Runbook: region failover
What this is
Promote a standby Postgres and move the writer to a new region, with no split-brain and bounded data loss. The conceptual model — why there is exactly one writer, how the fence works — is multi-region.md; this is the step-by-step you follow during an actual failover.
Who runs it: a DB operator (does the Postgres failover) plus a platform operator (verifies probectl resumes writes).
Pre-requisites: streaming replication is healthy; the writer endpoint is a
DNS name or proxy you can re-point; the cluster_state table exists (it is
created by migration 0032_cluster_state.sql).
0. Decide: is a failover warranted?
A failover is for a primary-region loss — the primary is down or network-
isolated — not for transient replication lag. Check /readyz across regions and
the probectl_cluster_replica_lag_seconds metric. If the primary is already
unreachable, probectl will be fencing writes for you (a retryable 503 with the
code writer_unavailable), while reads and telemetry ingest keep flowing.
1. Confirm the standby is caught up (this sets your RPO)
- Synchronous replication: the synchronous standby has every committed row → RPO 0.
- Asynchronous: check the standby's replay lag at the moment of loss with
pg_last_xact_replay_timestamp(). Anything written inside that lag window may be lost — record it. If a fresher standby exists, do not promote a badly lagged one.
2. Promote the standby (DB operator)
Use your Postgres failover tooling: pg_ctl promote, Patroni
switchover/failover, or your managed-DB failover action. After promotion the
new primary is writable and on a new timeline.
3. Stamp the promotion epoch — this is the fence (do not skip)
On the newly promoted primary, run:
SELECT cluster_promote('<new-writer-region>', '<operator>');
This bumps cluster_state.writer_epoch by one and records the new writer region
and actor. The new epoch replicates out to the other standbys. This is the
split-brain fence: the old primary keeps the lower epoch, so probectl
refuses to write to it even if the endpoint briefly points back at it.
Skipping this step risks a split-brain write — do not skip it.
4. Re-point the writer endpoint
Move PROBECTL_DATABASE_URL's DNS name / proxy to the promoted primary:
- Managed DB: usually automatic.
- Patroni / HAProxy: tracks the leader for you.
- Manual DNS: update the record and wait out the TTL.

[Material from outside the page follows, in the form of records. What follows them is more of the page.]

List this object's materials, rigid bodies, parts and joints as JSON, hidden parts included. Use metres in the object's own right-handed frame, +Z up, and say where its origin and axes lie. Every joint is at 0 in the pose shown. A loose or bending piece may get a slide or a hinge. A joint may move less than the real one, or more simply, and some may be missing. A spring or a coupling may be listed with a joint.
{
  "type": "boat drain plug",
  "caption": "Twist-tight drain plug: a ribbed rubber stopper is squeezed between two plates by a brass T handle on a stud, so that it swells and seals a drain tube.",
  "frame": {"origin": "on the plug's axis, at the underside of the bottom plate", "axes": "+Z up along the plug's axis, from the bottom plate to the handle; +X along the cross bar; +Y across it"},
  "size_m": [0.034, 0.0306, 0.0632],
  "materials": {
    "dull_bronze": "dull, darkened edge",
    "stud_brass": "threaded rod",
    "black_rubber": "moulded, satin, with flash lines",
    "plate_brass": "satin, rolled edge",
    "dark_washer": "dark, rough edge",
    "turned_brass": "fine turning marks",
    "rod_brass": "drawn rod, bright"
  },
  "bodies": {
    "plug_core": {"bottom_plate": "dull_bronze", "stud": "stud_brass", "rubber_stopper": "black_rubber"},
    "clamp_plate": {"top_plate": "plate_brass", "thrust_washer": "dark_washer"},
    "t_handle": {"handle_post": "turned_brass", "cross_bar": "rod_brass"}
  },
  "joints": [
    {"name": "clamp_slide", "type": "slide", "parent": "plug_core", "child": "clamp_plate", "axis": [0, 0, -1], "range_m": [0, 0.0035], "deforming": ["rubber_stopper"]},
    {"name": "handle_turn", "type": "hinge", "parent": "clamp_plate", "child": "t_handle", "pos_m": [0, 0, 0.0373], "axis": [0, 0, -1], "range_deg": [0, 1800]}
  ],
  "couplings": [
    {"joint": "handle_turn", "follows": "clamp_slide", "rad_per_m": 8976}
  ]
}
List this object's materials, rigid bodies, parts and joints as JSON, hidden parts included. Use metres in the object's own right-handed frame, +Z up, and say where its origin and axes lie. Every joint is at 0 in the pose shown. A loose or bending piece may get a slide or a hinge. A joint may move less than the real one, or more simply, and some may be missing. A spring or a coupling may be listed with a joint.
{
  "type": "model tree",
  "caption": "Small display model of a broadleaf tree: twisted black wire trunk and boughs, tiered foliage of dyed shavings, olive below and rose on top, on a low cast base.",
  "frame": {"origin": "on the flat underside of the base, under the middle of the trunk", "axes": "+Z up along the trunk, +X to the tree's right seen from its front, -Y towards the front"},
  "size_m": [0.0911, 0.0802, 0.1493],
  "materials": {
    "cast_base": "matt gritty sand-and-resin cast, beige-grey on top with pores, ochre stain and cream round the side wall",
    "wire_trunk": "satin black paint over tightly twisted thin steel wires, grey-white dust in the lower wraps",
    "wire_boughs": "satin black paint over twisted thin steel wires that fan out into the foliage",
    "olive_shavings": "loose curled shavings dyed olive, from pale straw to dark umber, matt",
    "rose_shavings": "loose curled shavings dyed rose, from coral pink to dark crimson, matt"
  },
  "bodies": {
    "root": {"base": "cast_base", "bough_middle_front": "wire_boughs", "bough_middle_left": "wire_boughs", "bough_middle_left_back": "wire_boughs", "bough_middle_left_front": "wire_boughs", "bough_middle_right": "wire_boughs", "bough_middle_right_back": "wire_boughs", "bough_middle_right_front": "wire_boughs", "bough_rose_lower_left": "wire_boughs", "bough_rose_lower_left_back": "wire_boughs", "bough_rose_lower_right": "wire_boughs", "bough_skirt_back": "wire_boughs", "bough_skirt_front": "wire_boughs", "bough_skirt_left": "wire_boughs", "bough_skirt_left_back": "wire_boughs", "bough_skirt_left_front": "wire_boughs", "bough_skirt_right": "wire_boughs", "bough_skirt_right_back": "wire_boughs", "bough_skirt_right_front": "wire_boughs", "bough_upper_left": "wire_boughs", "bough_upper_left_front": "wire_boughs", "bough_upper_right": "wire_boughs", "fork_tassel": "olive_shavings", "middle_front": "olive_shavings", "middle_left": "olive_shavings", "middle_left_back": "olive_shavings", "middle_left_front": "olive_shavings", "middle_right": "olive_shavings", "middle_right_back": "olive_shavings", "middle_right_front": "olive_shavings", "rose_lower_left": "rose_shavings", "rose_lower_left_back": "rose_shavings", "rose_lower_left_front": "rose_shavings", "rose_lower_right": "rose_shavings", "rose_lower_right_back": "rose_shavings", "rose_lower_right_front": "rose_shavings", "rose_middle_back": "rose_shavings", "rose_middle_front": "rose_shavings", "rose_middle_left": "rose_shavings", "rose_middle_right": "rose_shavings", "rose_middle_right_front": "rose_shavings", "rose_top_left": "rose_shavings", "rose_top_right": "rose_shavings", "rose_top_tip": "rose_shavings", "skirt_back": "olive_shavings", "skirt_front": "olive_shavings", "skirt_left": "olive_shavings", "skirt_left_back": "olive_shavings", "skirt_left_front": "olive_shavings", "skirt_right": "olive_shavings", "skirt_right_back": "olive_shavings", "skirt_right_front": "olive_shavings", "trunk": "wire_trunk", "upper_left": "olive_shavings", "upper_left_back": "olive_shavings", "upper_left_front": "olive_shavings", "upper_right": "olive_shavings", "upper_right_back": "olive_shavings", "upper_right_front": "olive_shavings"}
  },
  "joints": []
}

The per-region read replicas (PROBECTL_DATABASE_READ_URL) keep pointing at
their own local node — reads stay local.
5. Verify (platform operator) — the RTO check
probectl re-probes the database every 5 s and resumes writes automatically — no restart needed. Confirm on a replica in a surviving region:
GET /readyz → cluster.writes_usable: true
cluster.writer.writer_region: <new-writer-region>
cluster.highest_epoch: <bumped value>
(The cluster view is nested under the cluster key of the /readyz JSON; the
writer node's reported region is the writer_region field on cluster.writer.)
A mutating request — e.g. saving a config — should now succeed instead of
returning 503. The elapsed time from primary loss to writes_usable: true is
your realised RTO; compare it against PROBECTL_RTO_SECONDS (default and
provisional target: 60 s).
6. Rebuild the old region as a standby
Bring the former primary back as a standby of the new primary (re-clone, or
pg_rewind it onto the new timeline). It rejoins on the current epoch. Until it
does, probectl correctly fences it (it is either on a lower epoch or in
recovery).
Watch-outs
- Never promote two standbys for the same cluster — there is only ever one
primary.
cluster_promotemakes the winner unambiguous (highest epoch wins); a second promotion that does not also win the endpoint is fenced anyway. - Data residency: do not fail a residency-restricted tenant's data into a region its policy forbids. Strict tenants run siloed with region-pinned stores rather than global replication.
- A failover is not a backup. Keep the documented backup / PITR policy
(recorded in
PROBECTL_BACKUP_RETENTION_NOTE) regardless — see backup-restore.md.